4. Introduction of two new special regimes providing for tax relief on the acquisition of goods relevant for E&P activities:

a. New special regime that grants total relief in respect of federal taxes on importation (i.e., Import Tax, IPI, PIS/COFINS-Import), on a permanent basis, for goods to be used in the exploration, development and production of oil and natural gas (the Brazilian IRS will regulate how taxpayers may migrate the goods imported under the Repetro to this new regime);

b. New special regime for local industry that grants total relief in respect of federal taxes on importation (i.e., Import Tax, IPI, PIS/COFINS-Import) and on local purchases (i.e., IPI, PIS/Cofins) of raw materials, intermediate products and packaging materials to be applied in the industrialization of: (i) end products to be used in E&P activities; and (ii) intermediate products to be supplied to the manufacturer of final E&P products.

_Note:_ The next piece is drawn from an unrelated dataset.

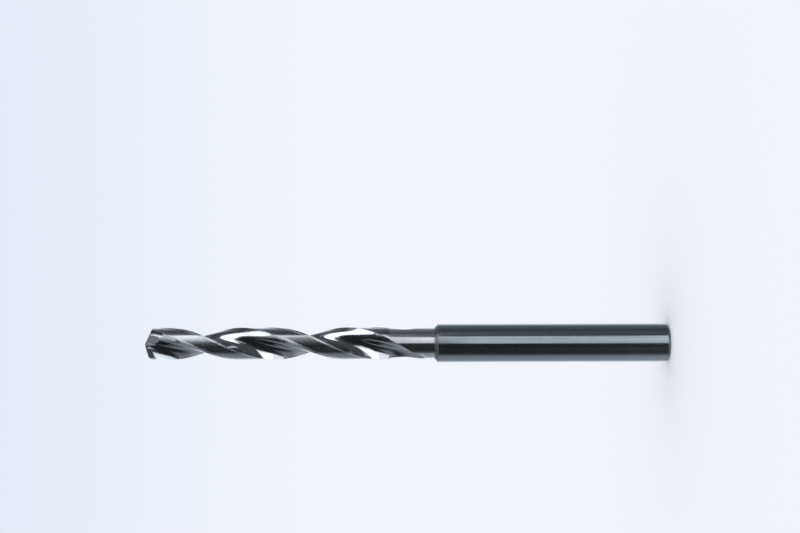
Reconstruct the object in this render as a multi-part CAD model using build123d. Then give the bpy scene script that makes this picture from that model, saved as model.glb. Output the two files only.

Note that those special regimes will take effect as of January 1, 2018 and will be applicable only to taxable events occurring up to July 31, 2022.

As a final remark, although a Provisional Measure is a legislative instrument issued by the President that has immediate effect and status of a law, it still needs to be approved by the Congress within a maximum period of 120 days as from its publication. Note that during the legislative process, the Congress may introduce changes to the original wording of the Provisional Measure.